Time to escape the rain and look for souvenirs! Kyoto handicraft center is not too far from Ginkaku-ji, our next stop. The collection of Japanese souvenirs is large and spread out over two buildings. Unfortunately I found the items a little overpriced. The upside is you can find almost anything here: kimono, samurai swords, calligraphy, art, glassware, pottery, kokeshi dolls, … and a very nice bookshop. Books happen to be my weak spot. I couldn’t resist buying a nicely edited sumo book, to prepare for our visit to the Nagoya sumo tournament in a few weeks.

Kyoto handicraft center
Bought this book at the great book shop at the handicraft center

Ginkaku-ji (or silver temple) is the counterpart of the golden one.

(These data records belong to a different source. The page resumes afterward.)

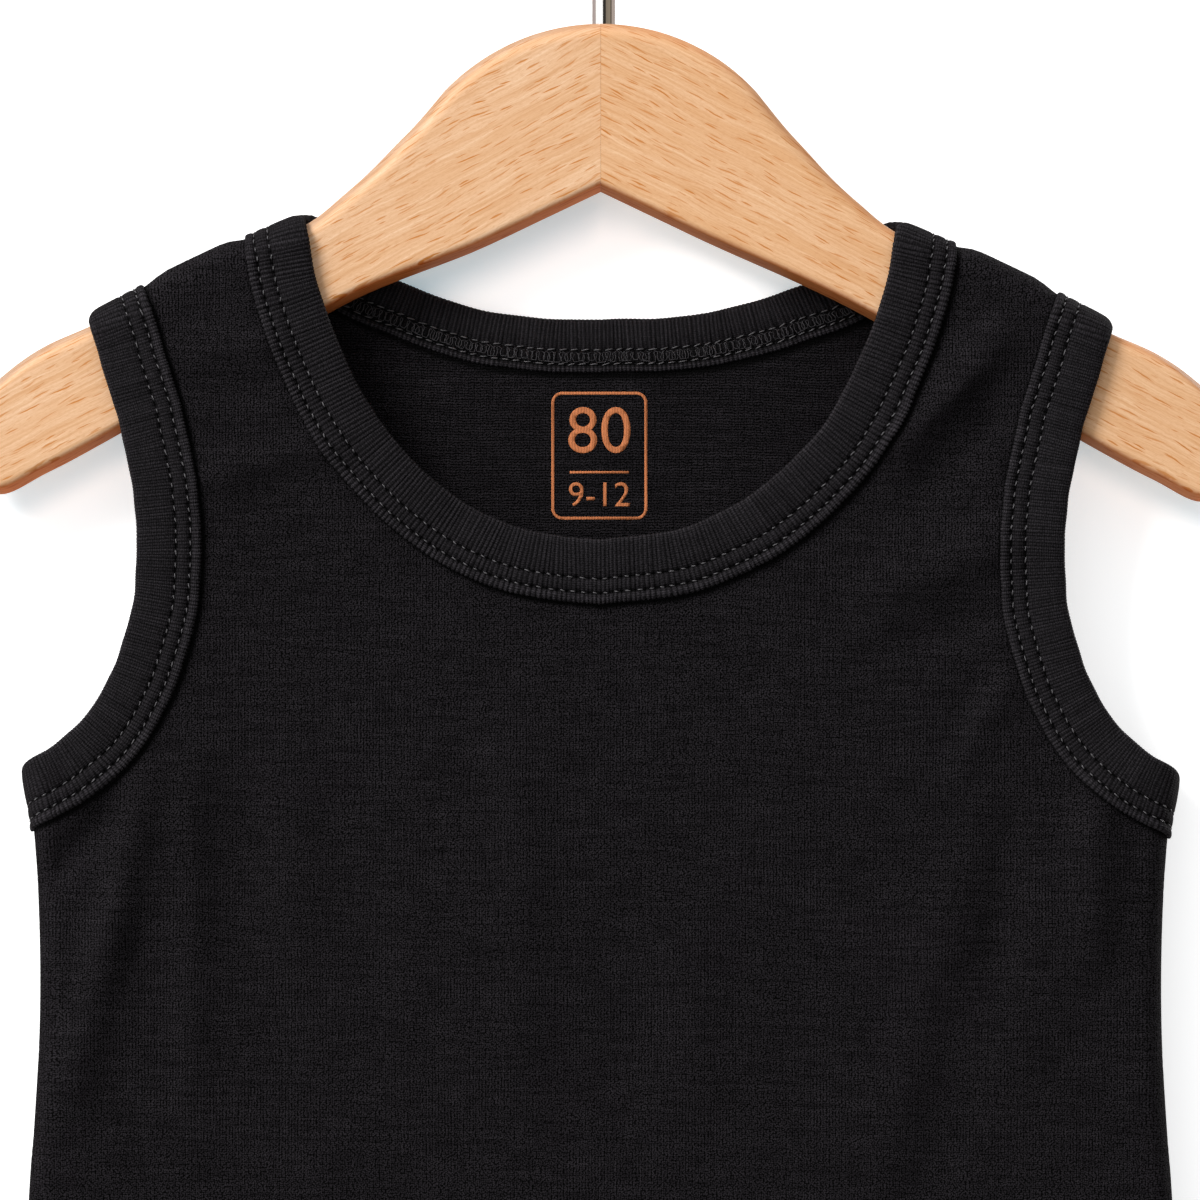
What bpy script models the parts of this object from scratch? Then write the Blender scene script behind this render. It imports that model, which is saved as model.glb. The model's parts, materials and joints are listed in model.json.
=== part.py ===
"""Sleeveless baby bodysuit hanging on a wooden baby hanger.

The garment faces -Y and hangs in the XZ plane.  The origin is the inner top of the hanger's
hook, where a rail or a peg would carry it.  Every length below is in millimetres.

The cloth is cut in a flat plane (a, b) and every cut point is then placed in space: the
plane wraps over the shoulder line at the top, round the side line at the sides and, for the
back piece, under the crotch and up inside the front flap.
"""
import math

import bmesh
import bpy
import numpy as np
from mathutils.geometry import delaunay_2d_cdt

MM = 0.001
GAP = 0.3                    # clearance between pieces at every seam

# cloth
PANEL_WALL = 1.2
BINDING_WALL = 2.4           # rib folded over the edge of the panel
BINDING_WIDTH = 13.8
BACK_NECK_WIDTH = 12.1
LATTICE = 12.0               # spacing of the points inside a panel
NECK_STEP = 7.0              # spacing of the sections along each edge
ARM_STEP = 7.5
LEG_STEP = 8.0

# shoulder line of the cloth's inner face
NECK_POINT_X = 64.3
NECK_POINT_Z = -97.9
ARM_POINT_X = 111.9
SHOULDER_SLOPE = 0.473
SHOULDER_CROWN = 0.9
SHOULDER_PUFF = 1.3          # rise of the panels between the neck and armhole bindings
TOP_RADIUS = 5.0             # roll of the cloth over the hanger

# side line of the inner face: height and half width
SIDE_LINE = (
    # z, half_width
    (-200.0, 125.4),
    (-218.0, 124.6),
    (-231.0, 122.4),
    (-251.0, 121.2),
    (-273.0, 121.1),
    (-294.0, 122.2),
    (-310.0, 123.4),
    (-350.0, 125.5),
    (-392.0, 126.7),
    (-420.0, 127.1),
)
SIDE_RADIUS = 4.2

# half depth of the hollow inside the cloth
DEPTH_OVER_HANGER = 7.0
DEPTH_HANGING = 4.5
DEPTH_FALL = 75.0            # height over which the cloth closes below the hanger
HANGER_UNDERSIDE_Z = -91.0
HANGER_UNDERSIDE_SLOPE = 0.51

# opening edges, right half: x, z in the cutting plane
NECK_FRONT = (
    (62.3, -109.0),
    (58.8, -120.5),
    (54.2, -131.0),
    (47.9, -142.0),
    (39.9, -151.0),
    (29.5, -159.1),
    (16.0, -165.0),
    (0.0, -167.0),
)
NECK_BACK = (
    (53.0, -106.0),
    (40.0, -112.3),
    (26.0, -116.6),
    (13.0, -118.3),
    (0.0, -118.7),
)
ARMHOLE = (
    (108.7, -129.0),
    (105.8, -138.5),
    (102.7, -151.0),
    (101.0, -164.0),
    (101.1, -176.0),
    (103.0, -187.0),
    (107.4, -198.6),
    (114.5, -208.8),
)
UNDERARM_Z = -218.5

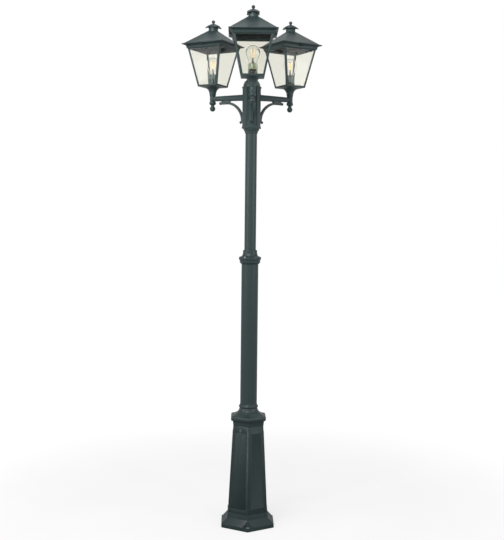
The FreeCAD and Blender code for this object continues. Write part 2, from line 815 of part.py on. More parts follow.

The name is a bit misleading, because the Shogun’s ambition to cover it with silver, was never realised. We didn’t go inside, because we were too busy being amazed by one of Kyoto’s finest gardens. Worth the visit!

Filosopher’s path is a traffic free path alongside a canal, that leads up to Ginkaku-ji. It is said to be a very relaxing 30 minute walk, because of the beautiful flowers (and cheery blossoms in spring). I, on the other hand, was destracted by the nice shops across the street 😉

Philosopher's path
I got distracted by the beautiful shops across the philosopher’s path.

On the way home we visited the Miho-museum. It’s about 20km southeast of Kyoto and can be reached by train and bus. We went by car. It had been on my wish list for quite some time. It’s built in the mountains and mostly underground to preserve the landscape.

Miho-museum Japan
Amazing architecture of the Miho-museum by I.M.Pei

The architect of the museum is nobody less than I.M. Pei, who also created the glass pyramid at the Louvre museum in Paris. It was sponsored by one of the richest women in Japan: Koyama Mihoko. When you see this building and visit this museum, with pieces largely coming from her private collection, you cannot help but wonder how much money went into it! I will dedicate another post to this museum.